-- Set task --
The answer is one number: how many lines in the data below hold "imported".

-- Information shown --
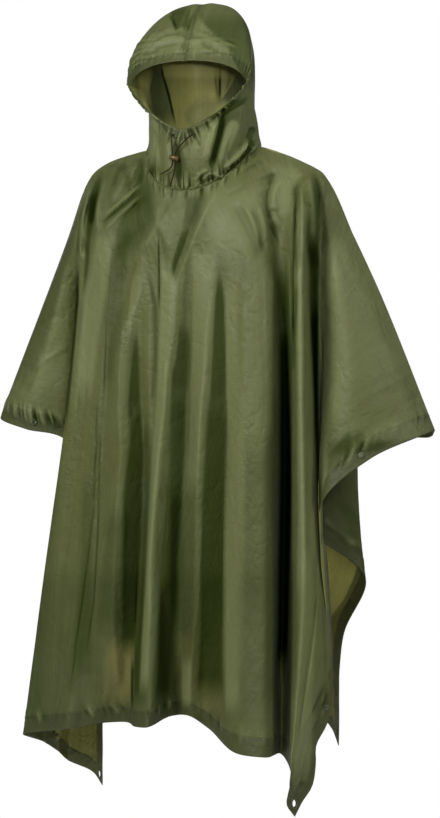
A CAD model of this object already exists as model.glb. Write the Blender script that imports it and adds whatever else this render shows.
"""Rain poncho, worn: the looks. Coated ripstop panels and hood with their folds, turned and
stitched edges, eyelets, snaps, toggle and drawcord, on a plain pale floor.

Metres. +X is the wearer's left, -Y is forwards, +Z is up, the origin is between the shoulders.
"""

import math

import bmesh
import bpy
import numpy as np
from mathutils import Matrix, Vector


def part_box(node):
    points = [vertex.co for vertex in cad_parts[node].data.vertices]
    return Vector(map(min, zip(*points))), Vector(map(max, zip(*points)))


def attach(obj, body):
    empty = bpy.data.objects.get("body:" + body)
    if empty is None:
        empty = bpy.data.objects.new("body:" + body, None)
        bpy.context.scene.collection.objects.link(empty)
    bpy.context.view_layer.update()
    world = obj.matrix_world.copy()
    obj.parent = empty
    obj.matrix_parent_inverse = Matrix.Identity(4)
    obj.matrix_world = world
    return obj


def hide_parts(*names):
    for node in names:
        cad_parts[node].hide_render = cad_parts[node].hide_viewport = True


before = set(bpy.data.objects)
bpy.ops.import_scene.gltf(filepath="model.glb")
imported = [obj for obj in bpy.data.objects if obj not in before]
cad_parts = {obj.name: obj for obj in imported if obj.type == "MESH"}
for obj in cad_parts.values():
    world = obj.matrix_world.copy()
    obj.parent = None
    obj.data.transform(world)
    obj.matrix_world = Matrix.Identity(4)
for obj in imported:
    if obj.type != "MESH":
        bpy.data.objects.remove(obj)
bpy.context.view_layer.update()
SIDES = ((-1, "right"), (1, "left"))

# Cloth
CLOTH = 0.0012  # wall of a single layer of coated cloth in the solids
HEM_WIDTH = 0.035
CASING_WIDTH = 0.020  # turned edge round the face
NECK_RISE = 0.0005  # the hood's lower edge stands this far above the panels' neck edge
DROP = 1.06  # cut length of a panel from the shoulder line to the hem
CUT_WIDTH = 1.50

# Neck seam: a ring that dips at the throat
NECK_HALF_WIDTH = 0.109
NECK_CENTRE_Y = -0.018
NECK_DEPTH = {-1: 0.102, 1: 0.118}  # from the sides of the neck to the throat and to the nape
NECK_SIDE_Z = 0.050
NECK_FRONT_Z = -0.039
NECK_BACK_Z = 0.055
NECK_ARC = 0.20  # seam length from the centre line to the side of the neck
THROAT_DIP = 1.3  # how late the ring dips on its way to the throat

# Top line of the panels, from the side of the neck over the shoulder and down the arm: x, z.
# Seen from above it is straight, so that front and back meet in one upright plane.
RIDGE_LEFT = (
    (0.109, 0.050),
    (0.165, 0.032),
    (0.212, 0.010),
    (0.237, -0.006),
    (0.257, -0.047),
    (0.344, -0.232),
    (0.447, -0.490),
)
RIDGE_RIGHT = (
    (-0.109, 0.050),
    (-0.165, 0.039),
    (-0.202, 0.028),
    (-0.234, 0.009),
    (-0.256, -0.025),
    (-0.290, -0.112),
    (-0.443, -0.459),
)
RIDGE_SLOPE = 0.125  # metres backwards for each metre outwards
RIDGE_SAMPLES = 121
SHOULDER_AND_ARM = 0.67  # length of the top line from the neck to the arm's end

# Levels of a panel, as shares of its drop
ROLL, SLEEVE_MID, CHEST, ELBOW, THIGH = 0.07, 0.15, 0.25, 0.46, 0.74
CHEST_Z, ELBOW_Z, THIGH_Z = -0.20, -0.45, -0.80
ROLL_OUT, ROLL_DOWN = 0.66, 0.33  # how far the roll over the shoulder has got at level ROLL
MID_OUT = 0.72  # and how much of the rest at SLEEVE_MID

# Fold lines of the front from the wearer's right to left: crests and valleys in turn.
# top is the place along the top line, from the centre front; then x and y at three levels.
# top, x_chest, y_chest, x_elbow, y_elbow, x_thigh, y_thigh, x_hem, y_hem, z_hem
FRONT_FOLDS = (
    (-0.390, -0.234, -0.075, -0.249, -0.100, -0.307, -0.085, -0.361, -0.055, -1.083),
    (-0.355, -0.213, -0.085, -0.208, -0.110, -0.256, -0.103, -0.288, -0.105, -1.068),
    (-0.310, -0.173, -0.108, -0.154, -0.126, -0.191, -0.128, -0.226, -0.155, -1.056),
    (-0.250, -0.149, -0.116, -0.138, -0.132, -0.168, -0.136, -0.200, -0.140, -1.053),
    (-0.195, -0.100, -0.126, -0.118, -0.138, -0.140, -0.142, -0.175, -0.128, -1.047),
    (-0.150, -0.081, -0.130, -0.098, -0.140, -0.116, -0.143, -0.130, -0.100, -1.045),
    (-0.110, -0.053, -0.136, -0.057, -0.143, -0.070, -0.146, -0.074, -0.180, -1.043),
    (-0.060, -0.023, -0.144, -0.021, -0.146, -0.038, -0.148, -0.042, -0.200, -1.040),
    (0.015, 0.007, -0.143, -0.007, -0.148, -0.029, -0.147, -0.034, -0.100, -1.030),
    (0.055, 0.041, -0.148, 0.040, -0.150, 0.021, -0.147, 0.015, -0.130, -1.025),
    (0.090, 0.075, -0.148, 0.065, -0.152, 0.054, -0.152, 0.046, -0.115, -1.048),
    (0.135, 0.108, -0.150, 0.119, -0.158, 0.124, -0.170, 0.134, -0.205, -1.080),
    (0.200, 0.165, -0.146, 0.168, -0.153, 0.177, -0.170, 0.187, -0.205, -1.085),
    (0.265, 0.183, -0.100, 0.188, -0.085, 0.180, -0.070, 0.175, -0.070, -1.096),
    (0.335, 0.232, -0.125, 0.239, -0.145, 0.244, -0.150, 0.224, -0.160, -1.119),
    (0.380, 0.237, -0.050, 0.240, -0.055, 0.256, -0.120, 0.221, -0.155, -1.137),
)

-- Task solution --
3